--- Start ---
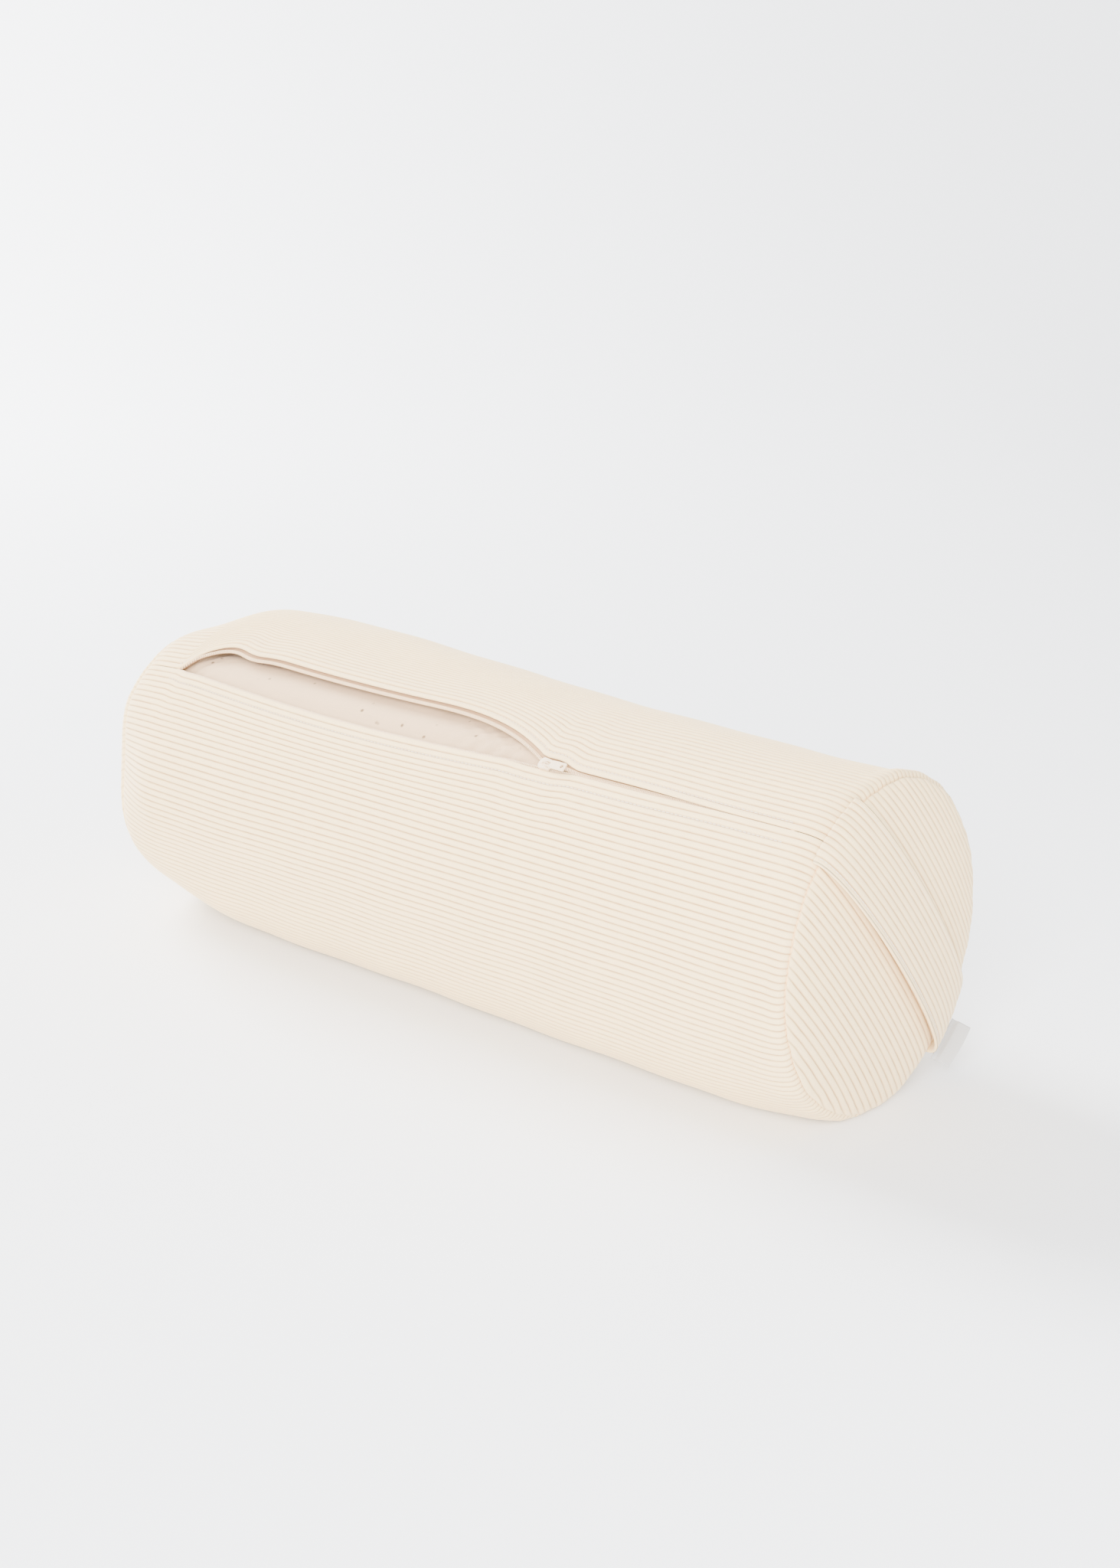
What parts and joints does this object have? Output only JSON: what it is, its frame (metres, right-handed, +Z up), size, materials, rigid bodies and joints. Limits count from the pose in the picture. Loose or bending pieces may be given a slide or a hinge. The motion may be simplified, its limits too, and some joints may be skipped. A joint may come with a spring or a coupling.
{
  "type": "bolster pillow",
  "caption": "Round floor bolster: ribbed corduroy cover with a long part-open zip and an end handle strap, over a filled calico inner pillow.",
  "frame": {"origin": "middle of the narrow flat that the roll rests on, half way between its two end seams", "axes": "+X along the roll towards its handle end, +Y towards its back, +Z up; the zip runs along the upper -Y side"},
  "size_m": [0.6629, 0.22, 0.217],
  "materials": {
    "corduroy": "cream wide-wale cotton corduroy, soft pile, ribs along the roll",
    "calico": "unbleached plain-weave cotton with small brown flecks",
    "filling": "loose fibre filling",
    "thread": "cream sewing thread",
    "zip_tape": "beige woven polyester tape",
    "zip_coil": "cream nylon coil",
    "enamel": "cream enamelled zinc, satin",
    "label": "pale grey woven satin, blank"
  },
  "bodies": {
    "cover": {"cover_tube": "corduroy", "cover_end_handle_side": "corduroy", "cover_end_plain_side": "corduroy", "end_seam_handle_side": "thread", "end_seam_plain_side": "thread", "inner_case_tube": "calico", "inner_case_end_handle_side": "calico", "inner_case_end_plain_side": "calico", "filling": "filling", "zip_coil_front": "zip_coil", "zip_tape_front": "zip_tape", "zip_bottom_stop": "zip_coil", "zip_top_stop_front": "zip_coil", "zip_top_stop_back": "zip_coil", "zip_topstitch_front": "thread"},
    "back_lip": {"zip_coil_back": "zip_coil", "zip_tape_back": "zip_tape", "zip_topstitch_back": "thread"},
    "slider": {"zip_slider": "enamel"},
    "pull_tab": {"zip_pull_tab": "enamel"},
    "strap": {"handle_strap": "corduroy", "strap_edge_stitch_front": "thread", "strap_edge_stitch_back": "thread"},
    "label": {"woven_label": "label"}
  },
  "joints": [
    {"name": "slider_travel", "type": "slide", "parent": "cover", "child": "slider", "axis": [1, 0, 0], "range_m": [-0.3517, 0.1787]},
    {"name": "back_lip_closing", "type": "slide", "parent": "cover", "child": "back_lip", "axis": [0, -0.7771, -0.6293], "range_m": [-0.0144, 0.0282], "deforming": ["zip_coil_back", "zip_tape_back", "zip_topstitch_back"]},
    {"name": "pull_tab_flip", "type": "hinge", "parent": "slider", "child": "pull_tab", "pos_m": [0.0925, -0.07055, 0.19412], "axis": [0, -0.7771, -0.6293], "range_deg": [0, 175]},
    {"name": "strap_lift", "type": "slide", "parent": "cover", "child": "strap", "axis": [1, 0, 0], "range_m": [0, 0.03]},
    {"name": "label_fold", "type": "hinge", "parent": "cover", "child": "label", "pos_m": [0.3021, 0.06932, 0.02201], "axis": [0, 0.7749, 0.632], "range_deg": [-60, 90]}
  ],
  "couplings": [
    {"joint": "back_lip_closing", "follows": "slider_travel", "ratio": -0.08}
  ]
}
--- End ---
All the data must be duplicated exactly, with nothing added or removed.

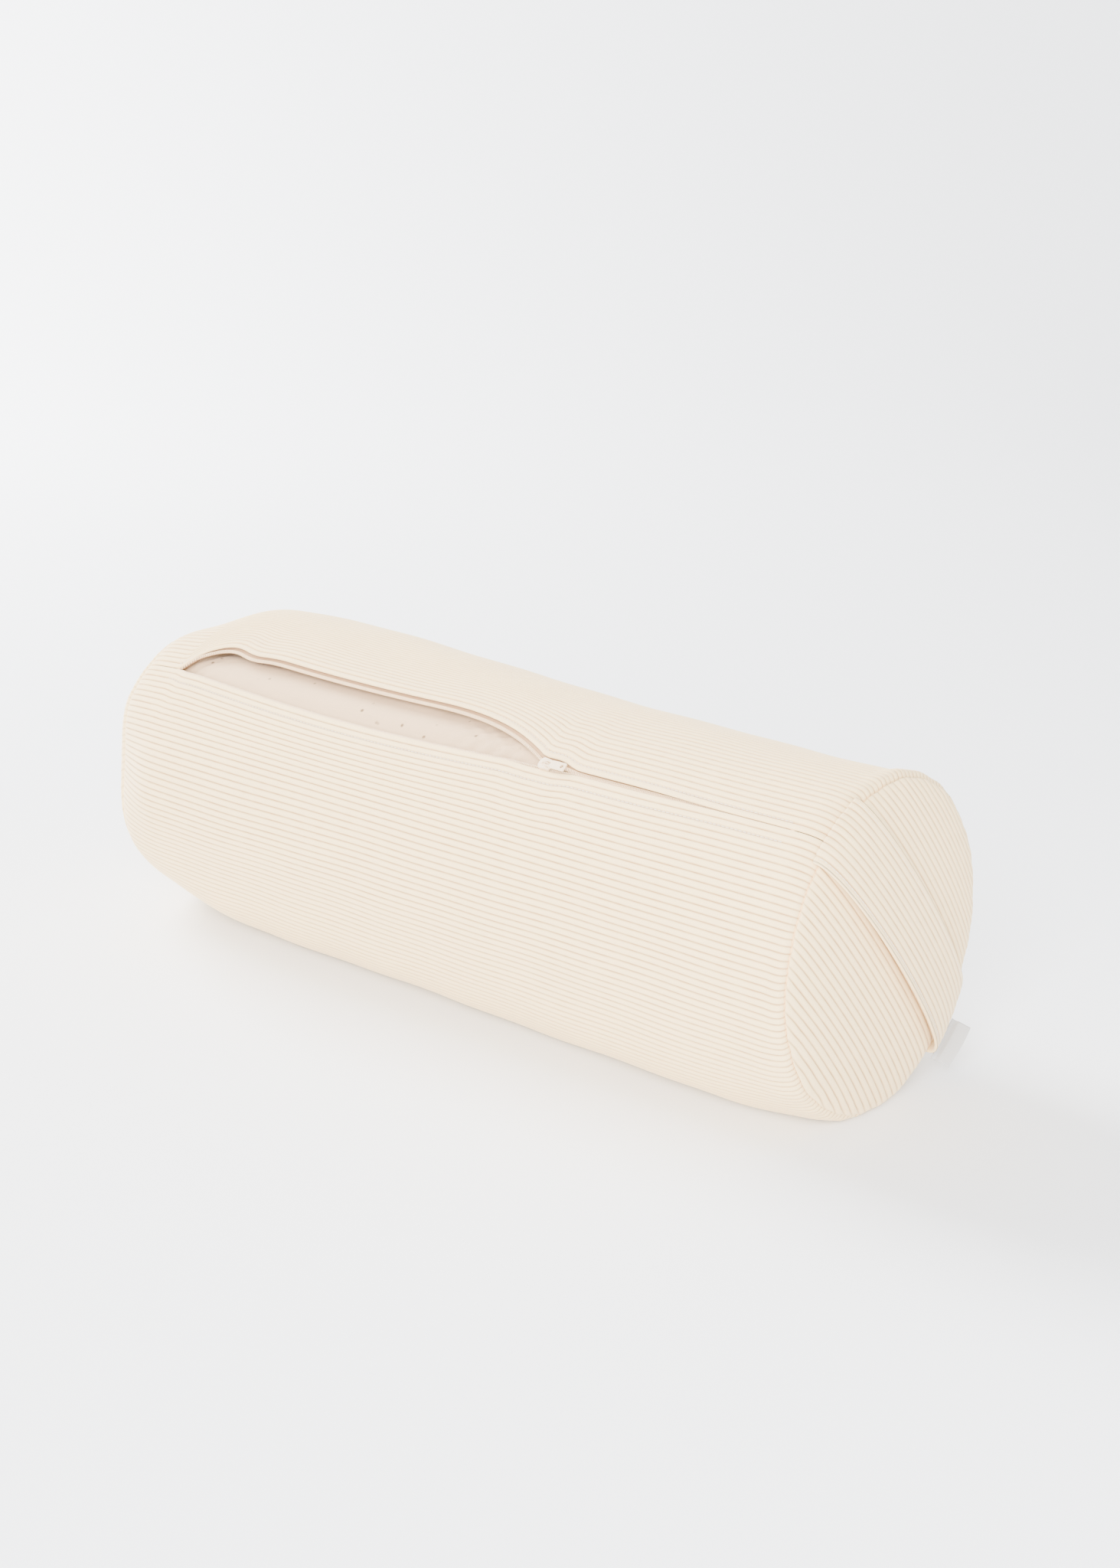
What parts and joints does this object have? Output only JSON: what it is, its frame (metres, right-handed, +Z up), size, materials, rigid bodies and joints. Limits count from the pose in the picture. Loose or bending pieces may be given a slide or a hinge. The motion may be simplified, its limits too, and some joints may be skipped. A joint may come with a spring or a coupling.
{
  "type": "bolster pillow",
  "caption": "Round floor bolster: ribbed corduroy cover with a long part-open zip and an end handle strap, over a filled calico inner pillow.",
  "frame": {"origin": "middle of the narrow flat that the roll rests on, half way between its two end seams", "axes": "+X along the roll towards its handle end, +Y towards its back, +Z up; the zip runs along the upper -Y side"},
  "size_m": [0.6629, 0.22, 0.217],
  "materials": {
    "corduroy": "cream wide-wale cotton corduroy, soft pile, ribs along the roll",
    "calico": "unbleached plain-weave cotton with small brown flecks",
    "filling": "loose fibre filling",
    "thread": "cream sewing thread",
    "zip_tape": "beige woven polyester tape",
    "zip_coil": "cream nylon coil",
    "enamel": "cream enamelled zinc, satin",
    "label": "pale grey woven satin, blank"
  },
  "bodies": {
    "cover": {"cover_tube": "corduroy", "cover_end_handle_side": "corduroy", "cover_end_plain_side": "corduroy", "end_seam_handle_side": "thread", "end_seam_plain_side": "thread", "inner_case_tube": "calico", "inner_case_end_handle_side": "calico", "inner_case_end_plain_side": "calico", "filling": "filling", "zip_coil_front": "zip_coil", "zip_tape_front": "zip_tape", "zip_bottom_stop": "zip_coil", "zip_top_stop_front": "zip_coil", "zip_top_stop_back": "zip_coil", "zip_topstitch_front": "thread"},
    "back_lip": {"zip_coil_back": "zip_coil", "zip_tape_back": "zip_tape", "zip_topstitch_back": "thread"},
    "slider": {"zip_slider": "enamel"},
    "pull_tab": {"zip_pull_tab": "enamel"},
    "strap": {"handle_strap": "corduroy", "strap_edge_stitch_front": "thread", "strap_edge_stitch_back": "thread"},
    "label": {"woven_label": "label"}
  },
  "joints": [
    {"name": "slider_travel", "type": "slide", "parent": "cover", "child": "slider", "axis": [1, 0, 0], "range_m": [-0.3517, 0.1787]},
    {"name": "back_lip_closing", "type": "slide", "parent": "cover", "child": "back_lip", "axis": [0, -0.7771, -0.6293], "range_m": [-0.0144, 0.0282], "deforming": ["zip_coil_back", "zip_tape_back", "zip_topstitch_back"]},
    {"name": "pull_tab_flip", "type": "hinge", "parent": "slider", "child": "pull_tab", "pos_m": [0.0925, -0.07055, 0.19412], "axis": [0, -0.7771, -0.6293], "range_deg": [0, 175]},
    {"name": "strap_lift", "type": "slide", "parent": "cover", "child": "strap", "axis": [1, 0, 0], "range_m": [0, 0.03]},
    {"name": "label_fold", "type": "hinge", "parent": "cover", "child": "label", "pos_m": [0.3021, 0.06932, 0.02201], "axis": [0, 0.7749, 0.632], "range_deg": [-60, 90]}
  ],
  "couplings": [
    {"joint": "back_lip_closing", "follows": "slider_travel", "ratio": -0.08}
  ]
}